24
Les correctoires des ordres mendiants
p. 51-52
Texte intégral
1Cependant, parallèlement, les efforts pour parvenir à un texte fiable se poursuivaient activement ; le point de départ était désormais la Bible de Paris. Cette question intéressait particulièrement les ordres mendiants nouvellement fondés des Franciscains et des Dominicains. Les entreprises qu’ils ont menées à bien afin de doter les textes bibliques d’une base meilleure sont connues sous le nom de « correctoires de la Bible ». Les théologiens des ordres mendiants s’intéressaient au grec, et davantage encore à l’hébreu. Dans les deux ordres furent élaborés successivement des correctoires de plus en plus satisfaisants. Ces efforts ne furent pas couronnés de succès ; au demeurant, leurs auteurs n’avaient nullement l’intention de parvenir à une édition améliorée de la Bible de Jérôme. Les manuscrits – enrichis de commentaires – issus de ces entreprises constituent des compilations de leçons parallèles, réalisées à partir de la collation minutieuse de manuscrits bibliques, incitant ainsi implicitement à apporter des améliorations. Ils ont été divisés en treize groupes. Une importance particulière revient au correctoire élaboré par Hugues de Saint-Cher (vers 1190–1263) entre 1230 et 1237 au couvent dominicain Saint-Jacques à Paris. Le correctoire, rédigé probablement aux alentours de 1260 dans le même couvent, constitue une étape supplémentaire.
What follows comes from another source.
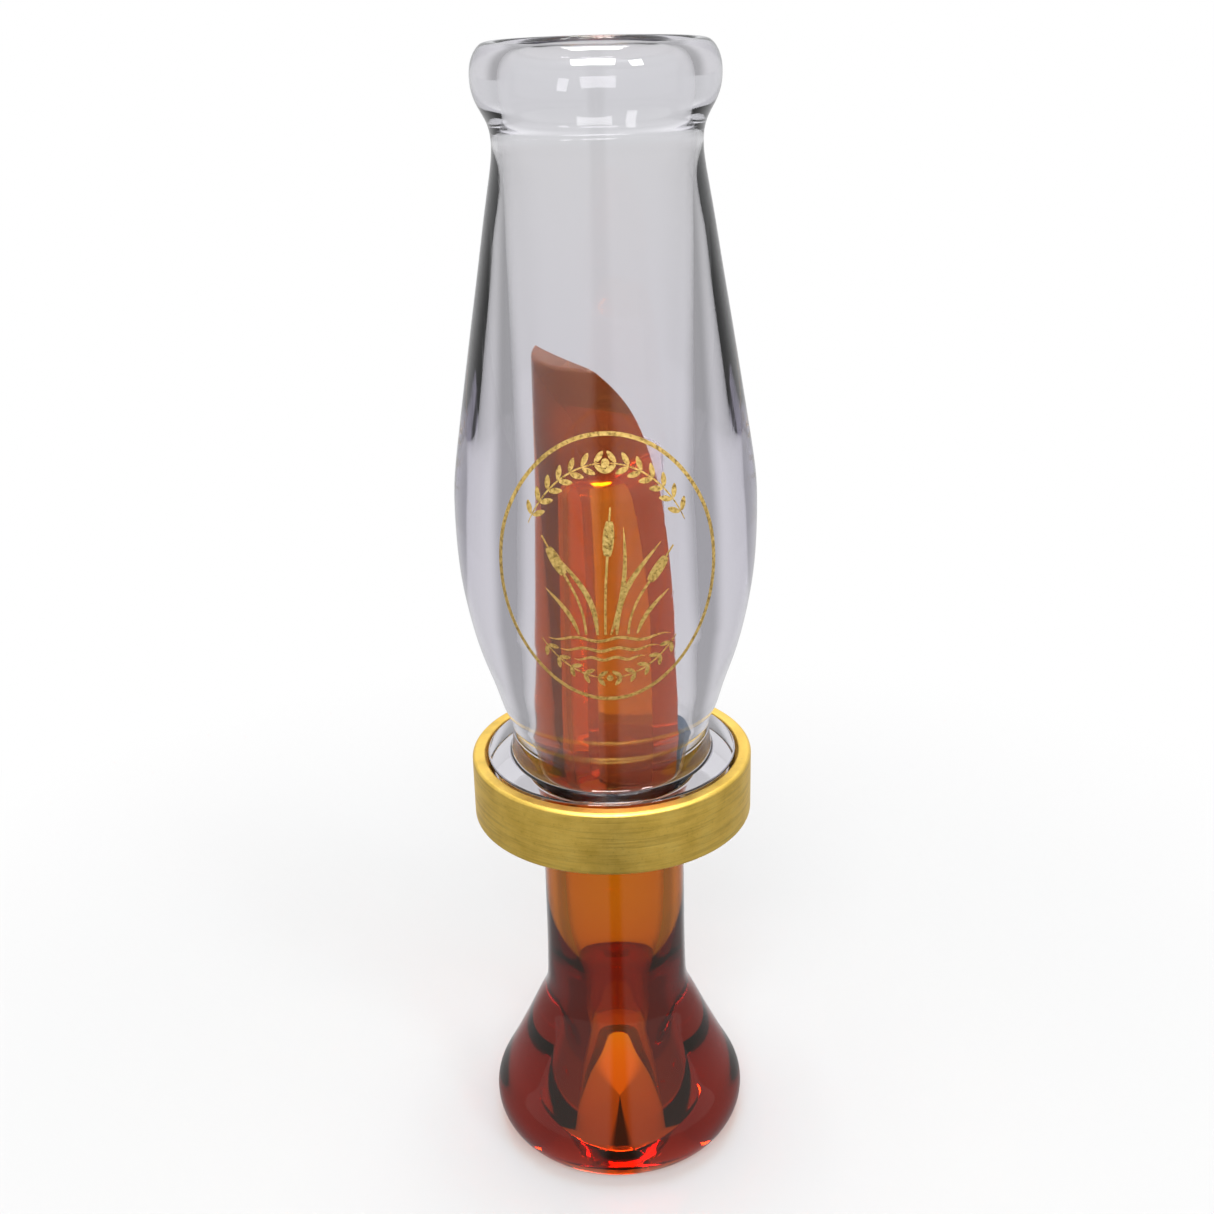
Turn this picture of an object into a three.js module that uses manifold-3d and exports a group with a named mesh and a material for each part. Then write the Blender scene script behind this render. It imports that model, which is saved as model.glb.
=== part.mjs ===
// Duck call: clear barrel with a brass band, amber insert (bell, neck, stem and tone board),
// one mylar reed and the rubber wedge that clamps it.
// Millimetres, +Z up. The call stands upright on the foot of its bell: the origin is the centre
// of the foot and the mouthpiece is at the top.
import * as THREE from 'three';
import Module from 'manifold-3d';

const wasm = await Module();
wasm.setup();

// ---------------------------------------------------------------- driving dimensions
const FACETS = 48;               // round every turned surface
const GAP = 0.3;                 // fitting gap between neighbouring pieces

// Barrel
const BARREL_TOP_Z = 139.0;      // top of the mouthpiece lip
const BARREL_BOTTOM_Z = 47.2;    // flush with the band
const BELLY_R = 17.8;            // widest radius
const WAIST_R = 11.5;            // narrowest outside radius, just under the lip
const LIP_R = 13.5;              // outside radius of the mouthpiece lip
const CHAMBER_BOTTOM_R = 10.85;  // tone chamber radius at its lower end
const CHAMBER_MOUTH_R = 10.6;
const SOCKET_R = 9.4;            // socket that takes the stem of the insert
const SOCKET_TOP_Z = 59.5;       // the socket eases out into the tone chamber above this
const FLANGE_R = 15.5;           // flange inside the band
const FLANGE_TOP_Z = 55.6;
const GROOVE_R = 12.25;          // short neck between flange and belly

// Band
const BAND_R = 17.45;            // 1 3/8 inch across
const BAND_BORE_R = FLANGE_R + GAP;
const BAND_TOP_Z = 55.4;

// Insert
const FOOT_R = 13.6;             // flat of the bell's foot
const BELL_R = 16.6;
const BELL_MOUTH_R = 7.0;        // opening of the bell
const THROAT_R = 4.85;           // narrowest part of the bore, where the neck meets the bell
const BORE_R = 6.3;              // bore through the neck
const BORE_TOP_Z = 46.0;         // closed top of the bore
const NECK_R = 9.05;
const STEM_TIP_Z = 105.3;
const STEM_TIP_R = 8.35;

// Tone board: offsets are measured from the axis, along the direction the board faces
const BOARD_ANGLE = THREE.MathUtils.degToRad(37);  // direction it faces, from +X towards +Y
const BOARD_OFFSET = 2.4;
const BOARD_TIP_OFFSET = -5.9;   // where the board has curved away at the stem's tip
const NOTCH_Z = 49.5;            // floor of the wedge notch
const CUT_REACH = 12;            // carries the board's cutter clear of the stem
const CUT_TOP_Z = STEM_TIP_Z + 3;

// Tone channel
const CHANNEL_R = 2.2;           // half width
const CHANNEL_OFFSET = -2.2;     // centre of its round bottom
const CHANNEL_BOTTOM_Z = 43;     // starts inside the neck bore
const CHANNEL_END_Z = 89.0;      // centre of its round end
const CHANNEL_FACETS = 24;       // round its bottom
const SLOT_END_STEPS = 16;       // round the end of the straight-sided part
const DOME_STEPS = 6;            // from the side to the top of the domed end
const SLOT_OVERLAP = 0.01;       // the open slot starts this far below the notch floor
const SLOT_REACH = 4;            // the open slot runs this far out past the board
const PASSAGE_OFFSET = 1.9;      // outer wall of the passage under the notch floor
const PASSAGE_OVERLAP = 1;       // the passage runs this far above the notch floor

// Reed and wedge
const REED_T = 0.35;
const REED_HALF_W = 6.8;
const REED_TOP_Z = 95.1;
const REED_CLIP = 0.7;           // clipped corners of the free end
const REED_OFFSET = BOARD_OFFSET + GAP;
const WEDGE_R = SOCKET_R - GAP;
const WEDGE_TOP_Z = 61.3;
const WEDGE_OFFSET = REED_OFFSET + REED_T + GAP;
const WEDGE_STEPS = 16;          // round its arc
const CLAMP_Z = NOTCH_Z + GAP;   // reed and wedge stand just off the notch floor

// ---------------------------------------------------------------- helpers
// Indexed geometry, its triangles turned to face outward if they face inward.
function toGeometry(verts, tris) {
  let volume = 0;
  const a = new THREE.Vector3();
  const b = new THREE.Vector3();
  const c = new THREE.Vector3();
  for (let i = 0; i < tris.length; i += 3) {
    a.fromArray(verts, tris[i] * 3);
    b.fromArray(verts, tris[i + 1] * 3);
    c.fromArray(verts, tris[i + 2] * 3);
    volume += a.dot(b.cross(c));
  }
  if (volume < 0) {
    for (let i = 0; i < tris.length; i += 3) {
      [tris[i], tris[i + 1]] = [tris[i + 1], tris[i]];
    }
  }
  const geometry = new THREE.BufferGeometry();
  geometry.setAttribute('position', new THREE.BufferAttribute(Float32Array.from(verts), 3));
  geometry.setIndex(tris);
  return geometry;
}

// Revolve a closed [radius, z] outline about Z. Points of radius 0 become single vertices.
function revolve(outline, facets = FACETS) {
  const verts = [];
  const rows = outline.map(([radius, z]) => {
    const first = verts.length / 3;
    if (radius < 1e-6) {
      verts.push(0, 0, z);
      return [first];
    }
    for (let i = 0; i < facets; i++) {
      const angle = (2 * Math.PI * i) / facets;
      verts.push(radius * Math.cos(angle), radius * Math.sin(angle), z);
    }
    return Array.from({ length: facets }, (_, i) => first + i);
  });
  const tris = [];
  rows.forEach((row, k) => {
    const next = rows[(k + 1) % rows.length];
    if (row.length === 1 && next.length === 1) return;
    for (let i = 0; i < facets; i++) {
      const j = (i + 1) % facets;
      if (row.length === 1) tris.push(row[0], next[i], next[j]);
      else if (next.length === 1) tris.push(row[i], next[0], row[j]);
      else tris.push(row[i], next[i], row[j], row[j], next[i], next[j]);
    }
  });
  return toGeometry(verts, tris);
}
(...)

L’idée fondamentale d’Hugues consistait à interroger de manière critique la traduction de Jérôme en s’appuyant sur ses commentaires, ainsi que sur les matériaux de la Vetus latina qu’ils contenaient, et en ayant recours à des manuscrits anciens, y compris à des manuscrits hébraïques. C’est une autre ligne directrice que privilégie Guillaume de la Mare, un Franciscain d’Oxford (vers 1230–vers 1285), dans son correctoire élaboré probablement entre 1260 et 1265. Il s’agit certes d’un bon connaisseur de l’hébreu ainsi que de l’exégèse rabbinique et du grec, cependant il renonce expressément à corriger la Bible de Jérôme suivant les manuscrits du texte originel dont il dispose, et par là à la contaminer. Un autre Franciscain, Gérard de Huy, souhaite si l’on en croit la préface de son ouvrage (vers 1285) éviter de déstabiliser le texte de Jérôme en ayant recours au texte originel ou à des éléments de la Vetus latina ; il préfère n’utiliser des versions du texte original primitif que lorsqu’il s’agit de choisir entre deux variantes latines de la traduction.
2Ces correctoires de la Bible montrent des amorces de critiques textuelles qui semblent très modernes ; en particulier, leurs prologues contiennent de vastes typologies d’erreurs. Toutefois, ils n’apportent pas autant de rectifications qu’on aurait pu l’imaginer (sans jugement de notre part sur ce qui aurait été désirable ou non). Là où l’on s’est consacré à ce type de travail, on ne disposait guère d’exemplaires de la Bible antérieurs à ceux du IXe et Xe siècle. Il se peut que des adaptateurs isolés aient interprété de manière erronée les leçons issues de la tradition textuelle alcuinienne comme « modernes », parce qu’ils les avaient rencontrées dans les bibles de Paris, dans lesquelles elles avaient été introduites par la Glossa ordinaria et ses citations des Pères de l’église. On comprend ainsi que Roger Bacon, dans sa critique, reproche aux correctoires de la Bible de n’avoir fait qu’ajouter à la confusion.